LDF's past leadership and guidance in the administration of the death penalty fight established its strategy and tactics as an opiate for the American legal profession to accept as an easy-to-administer strategy rather than adopting a more realistic, difficult-to-administer strategy.   Despite pleas in numerous forums, like flies to sweetcakes, the most brilliant and dedicated of the American legal profession continued to worship the golden casket that LDF displayed.

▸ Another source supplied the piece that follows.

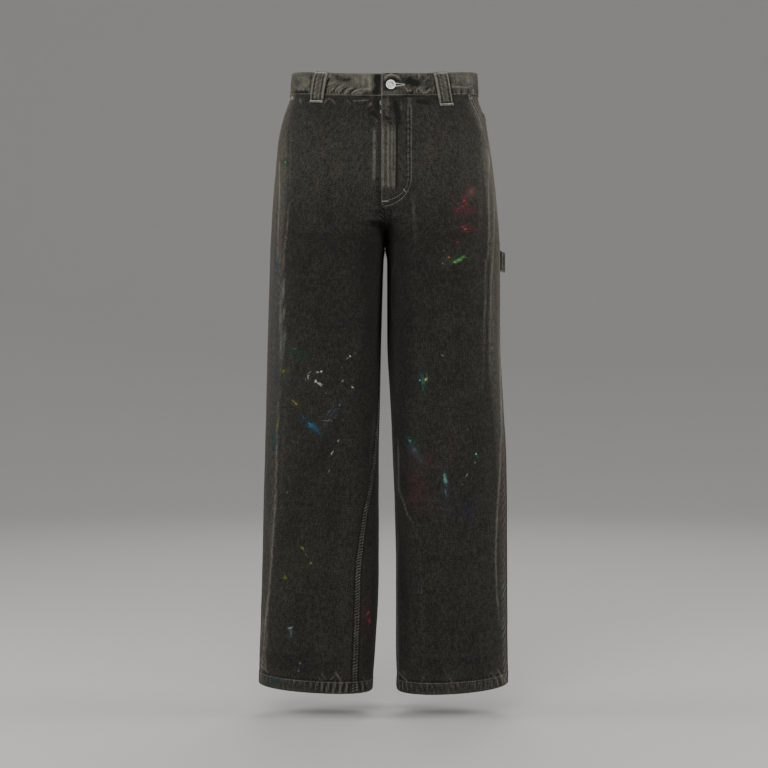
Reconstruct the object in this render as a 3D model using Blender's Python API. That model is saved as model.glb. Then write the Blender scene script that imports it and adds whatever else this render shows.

In Shakespeare's Merchant of Venice, one of Portia's suitors uttered appropriate words while rejecting the golden casket:

. . . The fool multitude that choose by show,

Not learning more than the fond eye doth teach,

Which pries not to the interior, but, like the martlet,

Builds in the weather on the outward wall,

Even in the force and road of casualty

The "fool multitude" choose words such as "crazies," etc., to hurl at those who advocate for change of the strategy.  A vivid example of misguided direction is the LDF summer conference for death penalty foes which is held each year at Airlie House, Virginia, an expensive plantation setting retreat.  The setting is more than symbolic for a conference that has continued to restrict attendance to a very small number of advocates where the educational enrichment has the tunnel vision of the current LDF strategy.  The conference should be held on the campus of Howard University or in a similar environment that speaks to change and could accommodate the large numbers of advocates that need training.